How much did you know about adoption when you decided to adopt?
Quite a lot. I had studied adoption during my degree course in social administration, with no idea of how my future would unfold! But, before applying, I did quite a bit of reading around the topic from a more personal rather than professional perspective.
Which three words would best describe the adoption process for you?
Roller coaster. Like an extreme sport – exhilarating, terrifying and wouldn’t have missed it for anything!
Did you feel well equipped regarding training prior to adopting?
The training was excellent. Each time we did it (1991, 1997 and 2001) it had become increasingly broad in the topics it covered. But, nothing could have prepared us for the reality of becoming parents! And although the training was really helpful prior to adopting, there was a massive gap as our children got older in the availability of further training which could have been so helpful.
What do you enjoy doing to take care of yourself?
Spending time with my friends, especially those who have been able to take on board the similarities as well as the differences in parenting by birth or adoption.
Carving out time with my husband and prioritising time for our marriage so that parenting doesn’t take over to the detriment of our relationship.
What has been most challenging about being an adoptive mum?
I think very much the same challenges that every mum faces: self-doubt; self-questioning; am I doing a good enough job; I wish I could have my time again so I could do it “better”; wanting the best for my children but not knowing what that is; trying to split myself between 4 children with very different personalities and needs.
And then trying not to bow to the pressure (self-imposed) of feeling that because they’re adopted I have to be even more perfect, make even fewer mistakes, have to try and make their lives ok because of all they’ve been through before coming to us.

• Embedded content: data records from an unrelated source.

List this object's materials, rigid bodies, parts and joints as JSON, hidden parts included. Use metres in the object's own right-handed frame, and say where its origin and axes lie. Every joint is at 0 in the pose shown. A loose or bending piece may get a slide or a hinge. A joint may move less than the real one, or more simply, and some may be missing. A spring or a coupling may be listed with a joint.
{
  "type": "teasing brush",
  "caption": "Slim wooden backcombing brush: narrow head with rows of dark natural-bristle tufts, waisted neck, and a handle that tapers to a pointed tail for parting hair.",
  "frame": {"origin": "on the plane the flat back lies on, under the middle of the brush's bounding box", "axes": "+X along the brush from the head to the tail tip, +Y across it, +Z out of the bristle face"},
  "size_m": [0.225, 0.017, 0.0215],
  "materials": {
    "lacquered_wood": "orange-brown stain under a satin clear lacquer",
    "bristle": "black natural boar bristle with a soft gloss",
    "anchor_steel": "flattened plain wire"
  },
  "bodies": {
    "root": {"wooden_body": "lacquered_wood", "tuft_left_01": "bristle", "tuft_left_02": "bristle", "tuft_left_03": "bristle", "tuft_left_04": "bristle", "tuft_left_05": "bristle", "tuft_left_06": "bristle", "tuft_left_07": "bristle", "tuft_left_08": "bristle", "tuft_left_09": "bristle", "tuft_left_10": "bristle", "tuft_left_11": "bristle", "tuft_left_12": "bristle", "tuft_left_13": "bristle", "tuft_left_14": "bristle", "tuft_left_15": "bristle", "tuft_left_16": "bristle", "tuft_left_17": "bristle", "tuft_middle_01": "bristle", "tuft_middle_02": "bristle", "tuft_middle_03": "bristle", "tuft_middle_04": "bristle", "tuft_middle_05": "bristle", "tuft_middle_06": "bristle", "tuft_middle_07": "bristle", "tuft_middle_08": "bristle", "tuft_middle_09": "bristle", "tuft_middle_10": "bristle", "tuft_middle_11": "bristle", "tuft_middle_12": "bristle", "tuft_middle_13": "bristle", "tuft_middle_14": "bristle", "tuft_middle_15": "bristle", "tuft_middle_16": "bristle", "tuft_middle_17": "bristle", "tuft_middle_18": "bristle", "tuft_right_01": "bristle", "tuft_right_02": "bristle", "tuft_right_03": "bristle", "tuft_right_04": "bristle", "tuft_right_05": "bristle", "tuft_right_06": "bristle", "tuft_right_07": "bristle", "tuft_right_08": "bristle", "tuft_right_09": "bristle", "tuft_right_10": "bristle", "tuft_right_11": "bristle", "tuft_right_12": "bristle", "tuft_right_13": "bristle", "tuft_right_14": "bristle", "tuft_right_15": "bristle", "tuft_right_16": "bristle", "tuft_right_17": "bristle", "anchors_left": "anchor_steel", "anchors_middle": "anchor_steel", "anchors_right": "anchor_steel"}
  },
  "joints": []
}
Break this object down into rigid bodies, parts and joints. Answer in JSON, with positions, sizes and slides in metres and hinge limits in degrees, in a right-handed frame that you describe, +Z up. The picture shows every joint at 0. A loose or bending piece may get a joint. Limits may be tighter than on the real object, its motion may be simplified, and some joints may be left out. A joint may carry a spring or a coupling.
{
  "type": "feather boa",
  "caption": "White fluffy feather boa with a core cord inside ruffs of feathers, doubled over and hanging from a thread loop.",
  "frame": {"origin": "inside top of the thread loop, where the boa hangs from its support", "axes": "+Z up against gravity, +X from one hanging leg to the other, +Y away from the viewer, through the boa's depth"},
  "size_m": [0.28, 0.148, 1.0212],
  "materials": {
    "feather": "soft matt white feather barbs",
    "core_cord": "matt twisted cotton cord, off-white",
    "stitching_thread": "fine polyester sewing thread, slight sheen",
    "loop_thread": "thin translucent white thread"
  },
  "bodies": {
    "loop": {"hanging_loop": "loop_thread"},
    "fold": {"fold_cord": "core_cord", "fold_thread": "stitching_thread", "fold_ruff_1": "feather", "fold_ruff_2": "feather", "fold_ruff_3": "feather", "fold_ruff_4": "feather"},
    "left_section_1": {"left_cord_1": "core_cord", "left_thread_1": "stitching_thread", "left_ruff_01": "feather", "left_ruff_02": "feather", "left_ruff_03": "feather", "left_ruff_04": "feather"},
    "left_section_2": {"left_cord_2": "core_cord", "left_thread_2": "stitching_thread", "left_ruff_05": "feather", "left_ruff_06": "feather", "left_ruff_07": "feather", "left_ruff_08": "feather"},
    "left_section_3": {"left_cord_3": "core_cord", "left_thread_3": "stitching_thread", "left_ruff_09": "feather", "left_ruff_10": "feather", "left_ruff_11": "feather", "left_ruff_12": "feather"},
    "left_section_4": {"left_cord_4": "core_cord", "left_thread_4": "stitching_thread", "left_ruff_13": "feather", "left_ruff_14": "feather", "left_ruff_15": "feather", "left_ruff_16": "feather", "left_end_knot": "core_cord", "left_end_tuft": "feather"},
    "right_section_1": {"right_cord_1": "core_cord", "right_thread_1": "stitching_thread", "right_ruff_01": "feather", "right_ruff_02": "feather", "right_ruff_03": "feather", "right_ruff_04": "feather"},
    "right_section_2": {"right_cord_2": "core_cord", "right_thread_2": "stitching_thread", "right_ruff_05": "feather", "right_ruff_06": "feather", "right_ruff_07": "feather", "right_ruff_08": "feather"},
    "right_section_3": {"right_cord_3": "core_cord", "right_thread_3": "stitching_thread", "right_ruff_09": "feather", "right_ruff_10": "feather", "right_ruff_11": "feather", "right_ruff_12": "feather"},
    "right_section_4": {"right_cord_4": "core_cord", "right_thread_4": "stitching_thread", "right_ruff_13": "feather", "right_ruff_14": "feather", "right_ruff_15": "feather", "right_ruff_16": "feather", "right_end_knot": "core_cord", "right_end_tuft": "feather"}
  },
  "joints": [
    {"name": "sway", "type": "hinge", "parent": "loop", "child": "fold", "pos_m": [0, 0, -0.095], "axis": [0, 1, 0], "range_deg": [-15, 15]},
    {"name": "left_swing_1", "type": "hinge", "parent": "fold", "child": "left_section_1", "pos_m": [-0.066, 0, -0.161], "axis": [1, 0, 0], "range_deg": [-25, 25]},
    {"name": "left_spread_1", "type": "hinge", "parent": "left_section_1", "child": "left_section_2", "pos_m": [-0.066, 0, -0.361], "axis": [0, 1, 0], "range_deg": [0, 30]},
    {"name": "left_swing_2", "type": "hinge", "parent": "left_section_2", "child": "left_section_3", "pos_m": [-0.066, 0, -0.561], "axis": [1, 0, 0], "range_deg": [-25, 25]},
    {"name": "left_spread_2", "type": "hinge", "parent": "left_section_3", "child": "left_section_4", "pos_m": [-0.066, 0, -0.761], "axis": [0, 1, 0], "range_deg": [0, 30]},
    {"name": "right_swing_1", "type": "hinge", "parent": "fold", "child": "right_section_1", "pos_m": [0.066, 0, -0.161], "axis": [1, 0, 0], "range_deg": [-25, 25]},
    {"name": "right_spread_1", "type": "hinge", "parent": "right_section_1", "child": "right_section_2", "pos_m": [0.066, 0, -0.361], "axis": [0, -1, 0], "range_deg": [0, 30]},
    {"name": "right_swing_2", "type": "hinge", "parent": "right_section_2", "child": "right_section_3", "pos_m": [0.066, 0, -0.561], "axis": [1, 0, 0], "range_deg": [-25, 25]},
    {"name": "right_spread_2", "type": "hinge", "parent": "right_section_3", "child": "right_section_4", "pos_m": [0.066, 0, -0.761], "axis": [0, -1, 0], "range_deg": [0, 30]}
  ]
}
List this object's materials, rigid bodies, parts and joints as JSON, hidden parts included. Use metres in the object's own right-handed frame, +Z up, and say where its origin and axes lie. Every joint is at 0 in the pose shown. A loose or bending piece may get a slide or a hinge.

What has been the most rewarding?
Seeing my children grow in confidence, finding their truly unique identities, celebrating the things which may seem small or insignificant to other families but are huge in ours. Seeing two of my children become parents themselves and so having the privilege of experiencing first hand an aspect of parenting previously unknown to me.
Can you describe your best “proud mum” moment?
Impossible really to pick just one – but one which sticks in my mind was when one of my children who struggled all the way through school won an award for “always being kind and helpful” – I still have that certificate more than 20 years later!
What have you found most helpful as an adoptive mother?
The support of those who have been prepared to walk alongside us even when they have struggled to understand (as we have ourselves) the particular complexities of parenting as adopters.
The dear friends who, by being prepared to look after our children, have enabled us to have time out so that we didn’t burn out completely.
Being helped to understand that as parents we did the best we could with the resources both practical and emotional that were available to us at each different stage of our parenting journey.
What support is out there for adoptive parents?
There’s a fair amount – but knowing what it is and how to access it is the hardest part. We found the organisation After Adoption to be absolutely fantastic, extremely realistic and supportive of wherever we found ourselves. However, accessing help in meeting the individual needs of our children proved extremely problematic and frustrating – resources and finance were a constant battlefield – as a mum, it was devastating to see my children in need of specialist help which was unavailable.
What advice would you give to prospective foster/adoptive parents?
As much as you can, try to go into this journey with an open mind, accepting that whilst there are many parallels to be drawn with birth parenting, there are other aspects of being an adoptive mum/parent which are unique and need acknowledging as such. You need a support team around you so take time to invest in the friendships where you can be completely yourself in a culture of love, honesty, and acceptance. Life with children doesn’t tend to go as planned – and that’s ok!!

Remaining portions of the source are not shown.